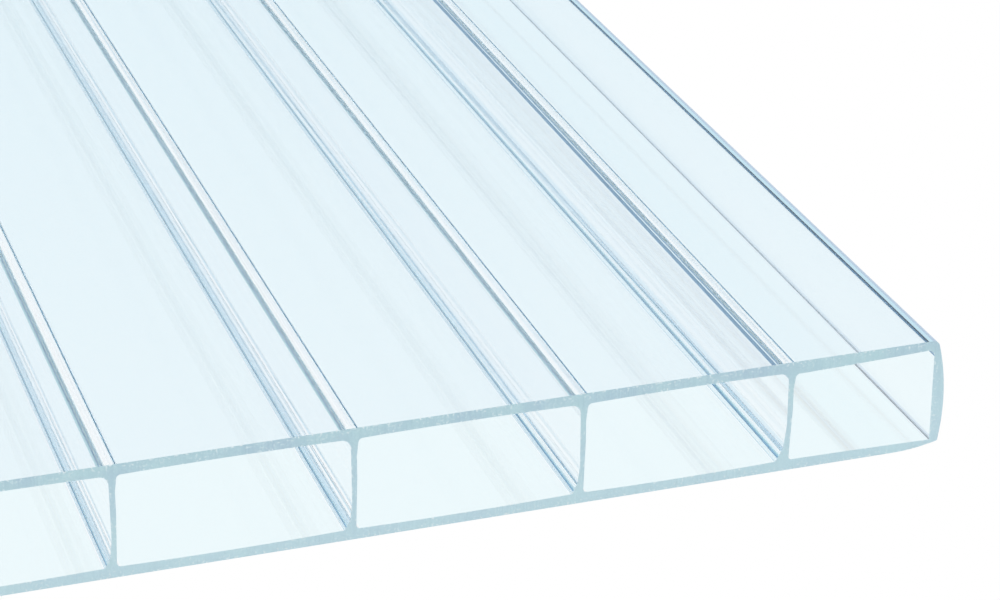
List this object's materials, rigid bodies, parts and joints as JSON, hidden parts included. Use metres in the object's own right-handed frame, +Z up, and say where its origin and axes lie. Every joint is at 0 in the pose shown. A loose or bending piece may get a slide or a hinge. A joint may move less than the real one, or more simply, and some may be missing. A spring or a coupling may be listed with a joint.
{
  "type": "twin-wall acrylic sheet",
  "caption": "Long clear glazing sheet: flat skins joined by upright webs into open-ended cells, with crowned side walls and sawn ends.",
  "frame": {"origin": "middle of the flat underside, where the sheet lies", "axes": "+X across the sheet, +Y along the extrusion away from the cut end in the picture, +Z up through the thickness"},
  "size_m": [0.98, 2, 0.016],
  "materials": {
    "clear_acrylic": "clear with a faint cold blue tint and glass-smooth skins and webs; sawn ends matt and frosted"
  },
  "bodies": {
    "root": {"twin_wall_sheet": "clear_acrylic"}
  },
  "joints": []
}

···

Extract each line from the listing above, please, and repeat it exactly.

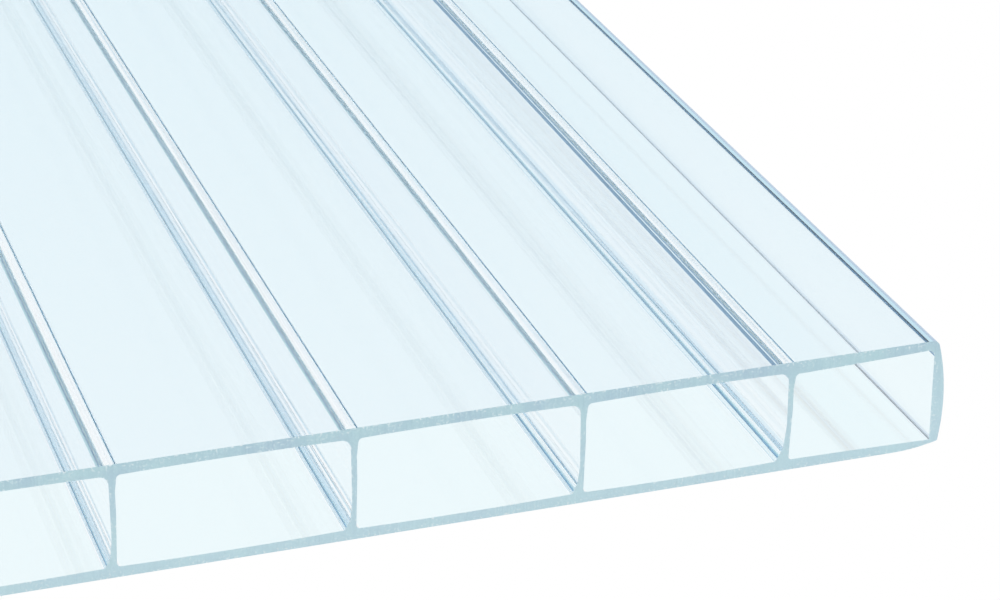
List this object's materials, rigid bodies, parts and joints as JSON, hidden parts included. Use metres in the object's own right-handed frame, +Z up, and say where its origin and axes lie. Every joint is at 0 in the pose shown. A loose or bending piece may get a slide or a hinge. A joint may move less than the real one, or more simply, and some may be missing. A spring or a coupling may be listed with a joint.
{
  "type": "twin-wall acrylic sheet",
  "caption": "Long clear glazing sheet: flat skins joined by upright webs into open-ended cells, with crowned side walls and sawn ends.",
  "frame": {"origin": "middle of the flat underside, where the sheet lies", "axes": "+X across the sheet, +Y along the extrusion away from the cut end in the picture, +Z up through the thickness"},
  "size_m": [0.98, 2, 0.016],
  "materials": {
    "clear_acrylic": "clear with a faint cold blue tint and glass-smooth skins and webs; sawn ends matt and frosted"
  },
  "bodies": {
    "root": {"twin_wall_sheet": "clear_acrylic"}
  },
  "joints": []
}